I recently ordered an Aberhallo stem raiser (mine is branded Satori) from eBay... it arrived here (UK) in less than 2 weeks from Taiwan. Sturdy bit of kit. I’m using it on a recumbent but forgot I was thinking of my S-type Brommie as well.


----------



## Kell (30 Mar 2020)

If the B75 is too low for you there’s not a huge amount you can do on the cheap.

As @berlinonaut mentions, while many Brompton look similar, they are in fact subtlety different in many awkward ways.

The H-type manages to achieve a higher handle bar height because the stem is longer. However, to ensure that the bars don’t then scrape on the ground when they’re folded, the fold is higher up the stem.

Depending on how often you fold your bike up, there may be a solution in which you use a stem riser that has quick release bolts. In this way, you can undo those and then move the bars down before folding so they don’t drag on the floor.

Lots of people have modded their bikes in lots of unusual ways. Some of it is trial and error, and some is blind faith. 

You might try pushing your seat further back or further forward to see how that affects your reach before messing about changing bars.


----------



## berlinonaut (31 Mar 2020)

Kell said:


> Depending on how often you fold your bike up, there may be a solution in which you use a stem riser that has quick release bolts. In this way, you can undo those and then move the bars down before folding so they don’t drag on the floor.
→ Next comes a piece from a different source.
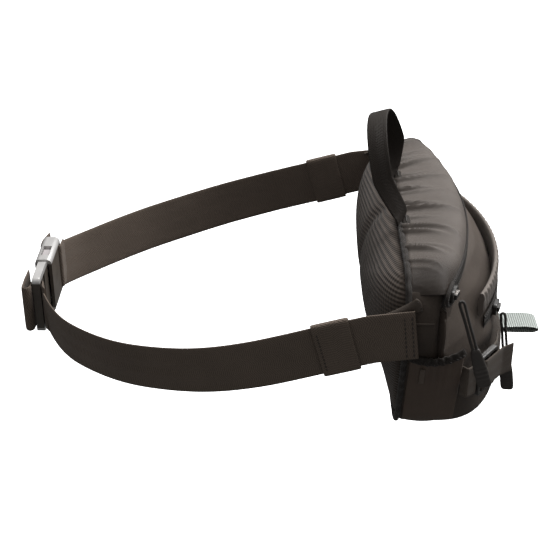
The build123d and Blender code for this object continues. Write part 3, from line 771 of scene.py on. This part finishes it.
pad_points = pad_grid(240, 40, -3.5)
pad_root = pad_points[:1] - [0, 7.0, 0]
pad_back = surface("back_pad", np.concatenate([pad_root, pad_points[:-1]]), ring=True)
pad_places = swell(pad_back, 4.0, 4.0, 5.0, lambda p: p[:, 1] < seam_y + 3.5)
channel_x = pad_places[:, 0] / (8.0 * mm)
pad_stand = np.clip((pad_places[:, 1] / mm - seam_y - 4.0) / 12.0, 0, 1)
pad_places[:, 1] -= 3.0 * mm * np.exp(-(channel_x**2)) * pad_stand
pad_back.data.vertices.foreach_set("co", pad_places.ravel())
pad_back.data.polygons.foreach_set("use_smooth", np.ones(len(pad_back.data.polygons), bool))
pad_back.data.update()
finer = pad_back.modifiers.new("finer", "SUBSURF")
finer.levels = 1
finer.render_levels = 1
paint(pad_back, mesh_material)
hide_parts("back_mesh", "back_foam", "back_sheet")
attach(pad_back, "pack")


# Back seam: a folded tape bound round the edges of the pad, the side panels and the lid, and
# gathered with them.
tape_dark, tape_light = (0.008, 0.0065, 0.0055), (0.028, 0.022, 0.018)
tape_material = webbing_finish("binding_tape", tape_dark, tape_light, 0.7, sheen=0.1)
seam_stations = 420
binding_ring = outline_ring(-0.6, seam_stations)
binding_path = np.insert(binding_ring, 1, seam_y + 0.6, axis=1)
binding_run = unit(np.roll(binding_path, -1, 0) - np.roll(binding_path, 1, 0))
seam_across = np.array([0.0, 1.0, 0.0])
binding_out = np.cross(seam_across, binding_run)
binding_away = binding_path - [0, seam_y, -13.0]
binding_out *= np.sign(np.sum(binding_out * binding_away, axis=1, keepdims=True))
seam_turn = np.arange(seam_stations) * 2 * np.pi / seam_stations
gather = 0.35 * np.sin(seam_turn * 70) + 0.25 * np.sin(seam_turn * 31)
binding_path += binding_out * gather[:, None]
turn = np.linspace(0, 2 * np.pi, 14, endpoint=False)
binding_profile = np.column_stack([2.3 * np.cos(turn), 2.7 * np.sin(turn)])
binding = band("back_seam_tape", binding_path, seam_across, binding_out, binding_profile, loop=True)
paint(binding, tape_material)
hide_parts("back_binding")
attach(binding, "pack")


# Front pocket: one curved panel of the dark cloth over the front, fuller low down, and drawn in at the
# corners by the compression straps.
pocket_y, pocket_radius = -40.0, 197.0
pocket_levels = np.array([-84.0, -74.0, -48.0, -11.0, 4.0, 25.0, 36.5])
pocket_insets = np.array([12.0, 2.0, 0.0, 7.0, 10.0, 19.0, 27.0])
strap_level = -28.0


def pocket_grid(columns, rows):
    """The front pocket between the base and its top: at each level, a turned arc between rounded
    corners.

    x = w cos(f)^(2/4.5) and y = back - depth(x) sin(f)^(2/4.5), with depth to that level's turned
    radius.
    """
    low = np.linspace(-84.0, 36.5, rows)
    f = np.linspace(math.pi, 0, columns)
    shape = 2 / 4.5
    width = half_width(low) + 0.8 + 1.2 * np.sin(np.pi * np.clip((low + 84) / 120, 0, 1))
    x = width[:, None] * np.sign(np.cos(f))[None] * np.abs(np.cos(f))[None] ** shape
    radius = pocket_radius - np.interp(low, pocket_levels, pocket_insets)
    back = -176.0
    arc = pocket_y - np.sqrt(np.clip(radius[:, None] ** 2 - x**2, 1, None))
    depth = np.clip(back - arc, 0.5, None)
    bulge = 3.2 * np.exp(-(((low + 10.0) / 9.0) ** 2))
    bulge -= 3.0 * np.exp(-(((low - strap_level) / 10.0) ** 2))
    corner = np.exp(-(((np.abs(x) - 88.0) / 30.0) ** 2))
    ripple = 0.9 * np.sin(x / 13.0 + low[:, None] / 19.0) * np.sin(low[:, None] / 8.0 + x / 41.0)
    y = back - (depth + bulge[:, None] * corner + ripple) * np.abs(np.sin(f))[None] ** shape
    z = np.repeat(low[:, None], columns, axis=1)
    return np.stack([x, y, z], axis=-1)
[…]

While AberHallo and other risers work on the S-bars as to my knowledge they don't with the M-bars (due to the shape of the clamp area of the bars). Plus that the M-Bar/stem-combination won't fold with highered bars. So apart from the dark wood of experiments there is basically the option to switch to an H stem or to go the way of the dutch conversion that we've been talking about a couple of weeks ago. The H-stem is way more economical, the more if the B76 has not yet been bought because then it is possible to switch it for an H model Brompton.


----------